Linux – RHEL 5/CentOS 5 – sshd becomes unresponsive

centosldaplinuxredhatssh

I have a number of CentOS 5.x and RHEL 5.x systems whose SSH daemons become unresponsive. This prevents remote logins.

The typical error from the connecting side is:

$ ssh db1
db1 :  ssh_exchange_identification: Connection closed by remote host

Examining /var/log/messages after a forced reboot shows the following leading up to the restart:

Dec 10 10:45:51 db1 sshd[14593]: fatal: Privilege separation user sshd does not exist
Dec 10 10:46:02 db1 sshd[14595]: fatal: Privilege separation user sshd does not exist
Dec 10 10:46:54 db1 sshd[14711]: fatal: Privilege separation user sshd does not exist
Dec 10 10:47:38 db1 sshd[14730]: fatal: Privilege separation user sshd does not exist

These systems use LDAP authentication and the nsswitch.conf file is configured to look at local "files" first.

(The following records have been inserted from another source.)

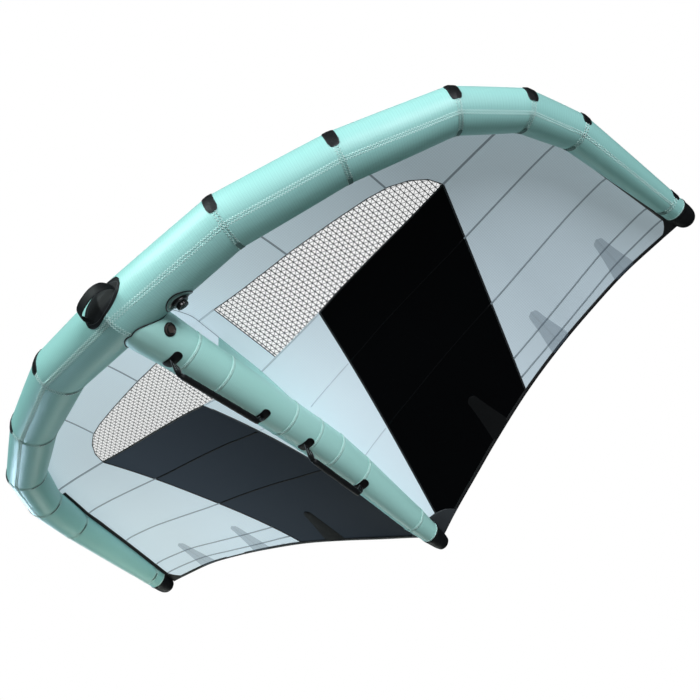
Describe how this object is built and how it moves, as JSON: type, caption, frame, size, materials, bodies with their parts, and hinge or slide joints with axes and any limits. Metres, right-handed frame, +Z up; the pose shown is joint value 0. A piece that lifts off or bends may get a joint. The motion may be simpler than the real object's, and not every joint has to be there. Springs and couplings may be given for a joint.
{
  "type": "wingfoil wing",
  "caption": "Inflatable hand-held wing with a swept tube along its front edge, a centre strut with padded grips, a cloth canopy with windows, and battens along its trailing edge.",
  "frame": {"origin": "The middle of the strut's underside, at the gap between its grips, where the wing balances and is held up.", "axes": "+X to the wing's right, along the span, with the nose to the front at -Y; +Y backwards along the strut to the trailing edge; +Z up through the canopy, away from the grips."},
  "size_m": [3.3094, 1.9527, 0.6513],
  "materials": {
    "mint_cloth": "taut woven polyester of the inflated tubes, satin",
    "black_rubber": "matt moulded rubber with a fine grain",
    "grey_cloth": "thin coated ripstop canopy cloth, satin",
    "window_film": "clear film laminated over a diagonal grid of threads",
    "black_cloth": "thin coated ripstop canopy cloth, satin",
    "dark_cloth": "doubled cloth with a fine weave, matt",
    "black_webbing": "woven webbing and reinforcing cloth, matt",
    "black_plastic": "moulded, slightly glossy"
  },
  "bodies": {
    "wing": {"edge_1_left": "mint_cloth", "edge_2_left": "mint_cloth", "edge_3_left": "mint_cloth", "edge_4_left": "mint_cloth", "edge_5_left": "mint_cloth", "edge_6_left": "mint_cloth", "edge_1_right": "mint_cloth", "edge_2_right": "mint_cloth", "edge_3_right": "mint_cloth", "edge_4_right": "mint_cloth", "edge_5_right": "mint_cloth", "edge_6_right": "mint_cloth", "tip_boot_left": "black_rubber", "tip_boot_right": "black_rubber", "scuff_pad_1_left": "black_rubber", "scuff_pad_2_left": "black_rubber", "scuff_pad_3_left": "black_rubber", "scuff_pad_4_left": "black_rubber", "scuff_pad_5_left": "black_rubber", "scuff_pad_6_left": "black_rubber", "scuff_pad_1_right": "black_rubber", "scuff_pad_2_right": "black_rubber", "scuff_pad_3_right": "black_rubber", "scuff_pad_4_right": "black_rubber", "scuff_pad_5_right": "black_rubber", "scuff_pad_6_right": "black_rubber", "strut": "mint_cloth", "strut_end_cap": "black_rubber", "strut_web": "grey_cloth", "strut_flap": "mint_cloth", "canopy_nose_left": "grey_cloth", "canopy_nose_right": "grey_cloth", "canopy_window_left": "window_film", "canopy_window_right": "window_film", "canopy_dark_left": "black_cloth", "canopy_dark_right": "black_cloth", "canopy_outer_left": "grey_cloth", "canopy_outer_right": "grey_cloth", "canopy_strip": "grey_cloth", "canopy_tail": "grey_cloth", "trailing_hem": "black_webbing", "tail_patch": "dark_cloth", "batten_inner_left": "dark_cloth", "batten_inner_right": "dark_cloth", "batten_middle_left": "dark_cloth", "batten_middle_right": "dark_cloth", "batten_outer_left": "dark_cloth", "batten_outer_right": "dark_cloth", "grip_patch_front_head": "black_webbing", "grip_patch_front_foot": "black_webbing", "grip_patch_rear_head": "black_webbing", "grip_patch_rear_foot": "black_webbing", "loop_patch": "black_webbing", "edge_valve": "black_plastic", "strut_valve": "black_plastic"},
    "front_grip": {"grip_front": "black_webbing"},
    "rear_grip": {"grip_rear": "black_webbing"},
    "loop": {"nose_loop": "black_webbing"},
    "valve_cap": {"edge_valve_cap": "black_plastic"},
    "valve_plug": {"strut_valve_plug": "black_plastic"}
  },
  "joints": [
    {"name": "front_grip_swing", "type": "hinge", "parent": "wing", "child": "front_grip", "pos_m": [0, -0.575, -0.02687], "axis": [0, 0.9993, 0.0384], "range_deg": [-70, 70]},
    {"name": "rear_grip_swing", "type": "hinge", "parent": "wing", "child": "rear_grip", "pos_m": [0, 0.115, -0.00267], "axis": [0, 0.9976, -0.0699], "range_deg": [-70, 70]},
    {"name": "nose_loop_fold", "type": "hinge", "parent": "wing", "child": "loop", "pos_m": [-0.00026, -0.91144, 0.02053], "axis": [0.9703, -0.121, 0.2095], "range_deg": [-70, 70], "stiffness_Nm_per_rad": 0.05},
    {"name": "edge_valve_cap_turn", "type": "hinge", "parent": "wing", "child": "valve_cap", "pos_m": [0.18587, -0.69684, 0.03434], "axis": [0.066, 0.7577, -0.6492], "range_deg": [0, 90]},
    {"name": "strut_valve_plug_pull", "type": "slide", "parent": "wing", "child": "valve_plug", "axis": [0.8572, 0.0752, -0.5094], "range_m": [0, 0.012]}
  ]
}
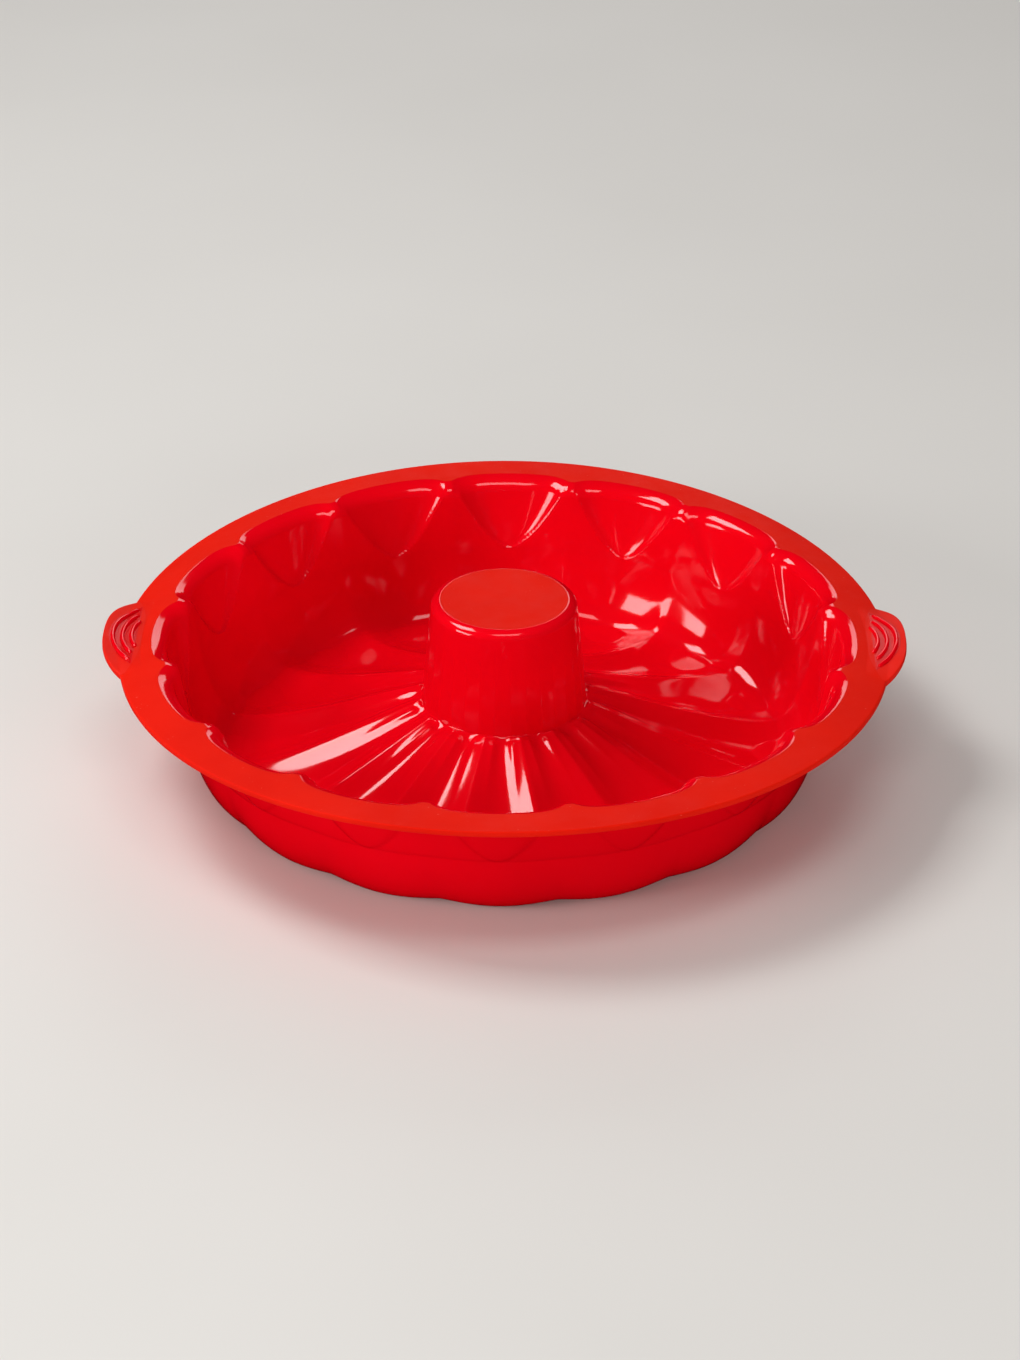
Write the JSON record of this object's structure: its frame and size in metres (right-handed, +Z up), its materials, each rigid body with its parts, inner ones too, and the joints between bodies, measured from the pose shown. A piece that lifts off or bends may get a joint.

[root@db1 ~]# cat /etc/nsswitch.conf
#
# /etc/nsswitch.conf
#

passwd:     files ldap
shadow:     files ldap
group:      files ldap

hosts:      files dns

The Privilege-separated SSH user exists in the local password file.

[root@db1 ~]# grep ssh /etc/passwd
sshd:x:74:74:Privilege-separated SSH:/var/empty/sshd:/sbin/nologin

Any ideas on what the root cause is? I did not see any Red Hat errata that covers this.

Best Answer

Debian bug #552431 sounds very similar.

Do the affected systems do more LDAP queries than non-affected systems? E.g., mail servers, LDAP-authenticated DB servers?

nss-ldap in EL5 is not well designed, it was replaced by nss-pam-ldapd in EL6. Do you have any EL6 machines with or without this problem?

If the problem is reproducible and you have the ability to experiment, I suggest trying sssd to replace nss_ldap and nscd. SSSD is in the RHEL/CentOS repos, available with yum. Note: sssd does not cache hosts like nscd does, if you need to cache hostnames when using sssd you should use a caching DNS server (dnsmasq is super easy for that) or use nscd to only cache hosts. SSSD does cache user/passwd/group info.